### Given data ###

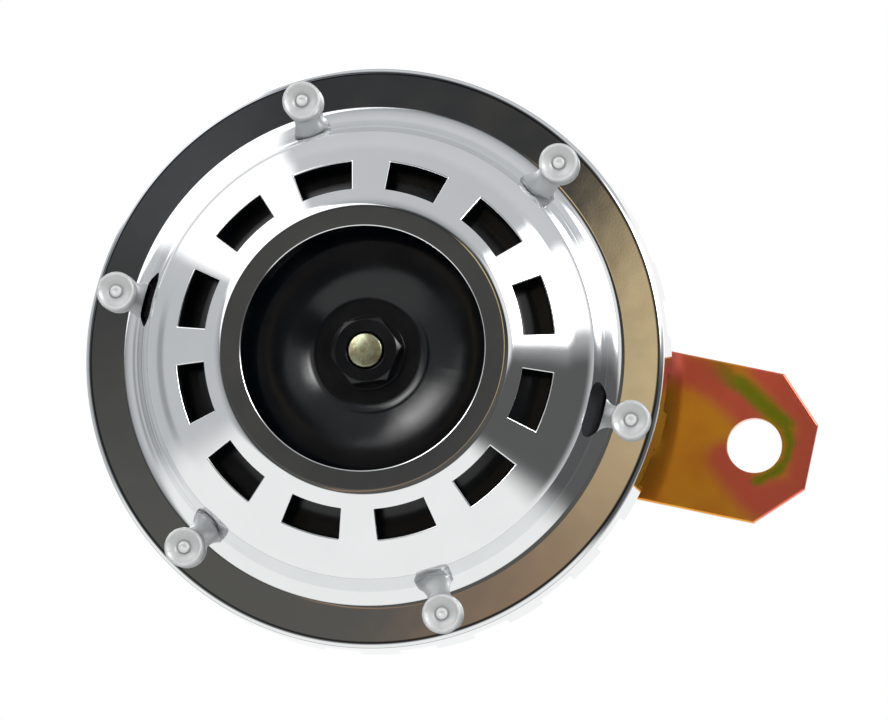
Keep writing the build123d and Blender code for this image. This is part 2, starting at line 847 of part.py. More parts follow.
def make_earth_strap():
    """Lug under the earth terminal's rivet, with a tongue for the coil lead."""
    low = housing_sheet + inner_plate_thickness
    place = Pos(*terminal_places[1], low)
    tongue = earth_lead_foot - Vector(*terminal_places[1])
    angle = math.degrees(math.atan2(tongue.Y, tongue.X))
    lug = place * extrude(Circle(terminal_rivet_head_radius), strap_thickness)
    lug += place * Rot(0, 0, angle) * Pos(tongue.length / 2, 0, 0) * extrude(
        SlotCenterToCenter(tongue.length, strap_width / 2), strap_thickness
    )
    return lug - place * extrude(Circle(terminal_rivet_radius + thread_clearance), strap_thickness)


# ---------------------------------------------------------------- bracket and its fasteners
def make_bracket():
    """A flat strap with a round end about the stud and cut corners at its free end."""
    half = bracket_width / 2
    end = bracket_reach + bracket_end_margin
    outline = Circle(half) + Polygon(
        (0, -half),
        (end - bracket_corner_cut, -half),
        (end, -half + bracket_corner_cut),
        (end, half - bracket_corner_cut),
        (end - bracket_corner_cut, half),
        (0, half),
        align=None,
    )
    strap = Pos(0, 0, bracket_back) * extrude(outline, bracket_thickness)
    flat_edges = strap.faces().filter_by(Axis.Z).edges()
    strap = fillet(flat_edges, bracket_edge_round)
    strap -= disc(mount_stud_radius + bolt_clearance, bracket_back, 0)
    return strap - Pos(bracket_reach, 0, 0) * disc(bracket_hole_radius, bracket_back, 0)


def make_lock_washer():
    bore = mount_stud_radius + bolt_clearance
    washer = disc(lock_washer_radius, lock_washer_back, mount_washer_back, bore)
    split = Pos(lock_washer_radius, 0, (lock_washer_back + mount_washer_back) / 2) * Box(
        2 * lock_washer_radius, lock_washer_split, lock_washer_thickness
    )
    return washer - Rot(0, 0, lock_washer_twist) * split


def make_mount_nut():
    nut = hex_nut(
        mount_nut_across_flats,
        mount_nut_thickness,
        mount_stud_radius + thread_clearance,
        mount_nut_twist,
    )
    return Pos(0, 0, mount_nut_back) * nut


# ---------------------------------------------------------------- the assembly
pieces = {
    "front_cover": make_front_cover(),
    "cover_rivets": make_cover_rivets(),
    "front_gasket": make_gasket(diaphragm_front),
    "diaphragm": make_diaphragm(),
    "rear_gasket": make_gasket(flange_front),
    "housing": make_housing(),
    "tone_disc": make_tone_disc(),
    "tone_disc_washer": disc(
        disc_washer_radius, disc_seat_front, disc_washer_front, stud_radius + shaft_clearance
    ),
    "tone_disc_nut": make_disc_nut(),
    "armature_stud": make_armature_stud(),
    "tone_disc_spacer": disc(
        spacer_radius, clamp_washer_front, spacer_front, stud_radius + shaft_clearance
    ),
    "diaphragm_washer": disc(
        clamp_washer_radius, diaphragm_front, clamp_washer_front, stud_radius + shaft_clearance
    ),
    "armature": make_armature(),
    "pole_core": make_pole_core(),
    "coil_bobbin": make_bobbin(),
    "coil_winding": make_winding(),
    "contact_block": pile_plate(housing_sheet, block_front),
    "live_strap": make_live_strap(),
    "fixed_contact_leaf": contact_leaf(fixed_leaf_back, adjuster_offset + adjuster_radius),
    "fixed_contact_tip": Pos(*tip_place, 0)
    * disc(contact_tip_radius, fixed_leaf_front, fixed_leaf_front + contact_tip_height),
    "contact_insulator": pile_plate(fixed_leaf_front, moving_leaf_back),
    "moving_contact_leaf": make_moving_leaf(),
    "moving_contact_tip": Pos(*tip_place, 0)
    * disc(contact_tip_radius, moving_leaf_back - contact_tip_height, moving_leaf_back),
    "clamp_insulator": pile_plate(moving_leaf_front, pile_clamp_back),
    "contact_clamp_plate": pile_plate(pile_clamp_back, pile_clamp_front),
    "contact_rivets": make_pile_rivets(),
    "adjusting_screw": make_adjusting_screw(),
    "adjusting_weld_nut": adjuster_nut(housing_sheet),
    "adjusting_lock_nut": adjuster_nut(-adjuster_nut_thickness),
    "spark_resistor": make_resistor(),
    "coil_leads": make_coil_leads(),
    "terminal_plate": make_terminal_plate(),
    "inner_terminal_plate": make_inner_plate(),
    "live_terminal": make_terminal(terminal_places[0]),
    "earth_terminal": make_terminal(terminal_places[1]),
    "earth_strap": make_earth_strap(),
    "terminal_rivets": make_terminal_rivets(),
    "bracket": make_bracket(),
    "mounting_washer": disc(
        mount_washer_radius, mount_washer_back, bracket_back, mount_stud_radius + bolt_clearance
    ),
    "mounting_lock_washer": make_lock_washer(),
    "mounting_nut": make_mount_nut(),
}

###

Problem description -
Beginning at the top of the data, please return every line until and including the line containing "return Pos(0, 0, mount_nut_back) * nut", copied exactly, and nothing past it.

Completed exercise -
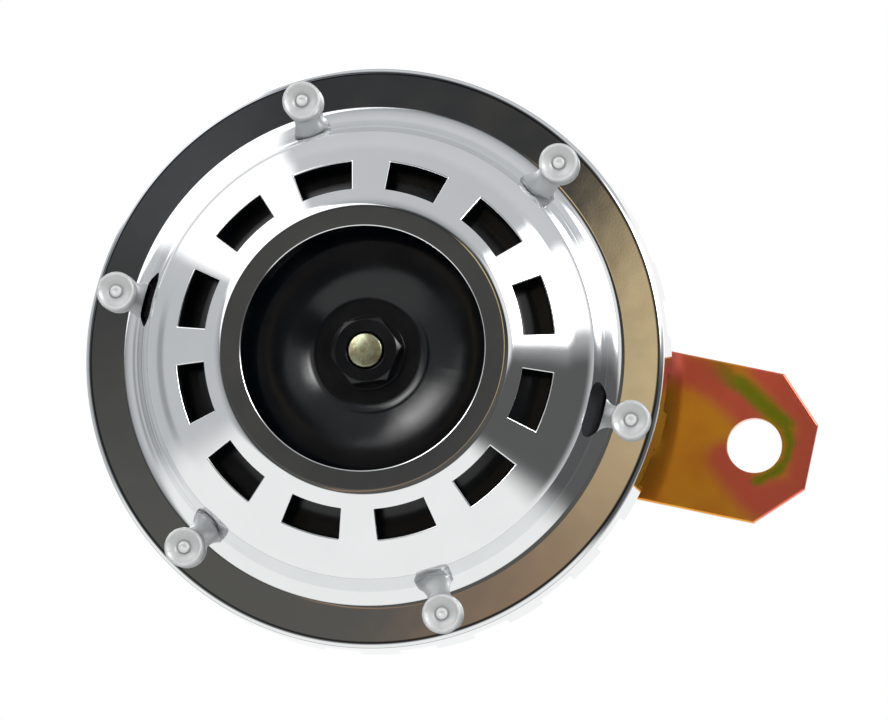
Keep writing the build123d and Blender code for this image. This is part 2, starting at line 847 of part.py. More parts follow.
def make_earth_strap():
    """Lug under the earth terminal's rivet, with a tongue for the coil lead."""
    low = housing_sheet + inner_plate_thickness
    place = Pos(*terminal_places[1], low)
    tongue = earth_lead_foot - Vector(*terminal_places[1])
    angle = math.degrees(math.atan2(tongue.Y, tongue.X))
    lug = place * extrude(Circle(terminal_rivet_head_radius), strap_thickness)
    lug += place * Rot(0, 0, angle) * Pos(tongue.length / 2, 0, 0) * extrude(
        SlotCenterToCenter(tongue.length, strap_width / 2), strap_thickness
    )
    return lug - place * extrude(Circle(terminal_rivet_radius + thread_clearance), strap_thickness)


# ---------------------------------------------------------------- bracket and its fasteners
def make_bracket():
    """A flat strap with a round end about the stud and cut corners at its free end."""
    half = bracket_width / 2
    end = bracket_reach + bracket_end_margin
    outline = Circle(half) + Polygon(
        (0, -half),
        (end - bracket_corner_cut, -half),
        (end, -half + bracket_corner_cut),
        (end, half - bracket_corner_cut),
        (end - bracket_corner_cut, half),
        (0, half),
        align=None,
    )
    strap = Pos(0, 0, bracket_back) * extrude(outline, bracket_thickness)
    flat_edges = strap.faces().filter_by(Axis.Z).edges()
    strap = fillet(flat_edges, bracket_edge_round)
    strap -= disc(mount_stud_radius + bolt_clearance, bracket_back, 0)
    return strap - Pos(bracket_reach, 0, 0) * disc(bracket_hole_radius, bracket_back, 0)


def make_lock_washer():
    bore = mount_stud_radius + bolt_clearance
    washer = disc(lock_washer_radius, lock_washer_back, mount_washer_back, bore)
    split = Pos(lock_washer_radius, 0, (lock_washer_back + mount_washer_back) / 2) * Box(
        2 * lock_washer_radius, lock_washer_split, lock_washer_thickness
    )
    return washer - Rot(0, 0, lock_washer_twist) * split


def make_mount_nut():
    nut = hex_nut(
        mount_nut_across_flats,
        mount_nut_thickness,
        mount_stud_radius + thread_clearance,
        mount_nut_twist,
    )
    return Pos(0, 0, mount_nut_back) * nut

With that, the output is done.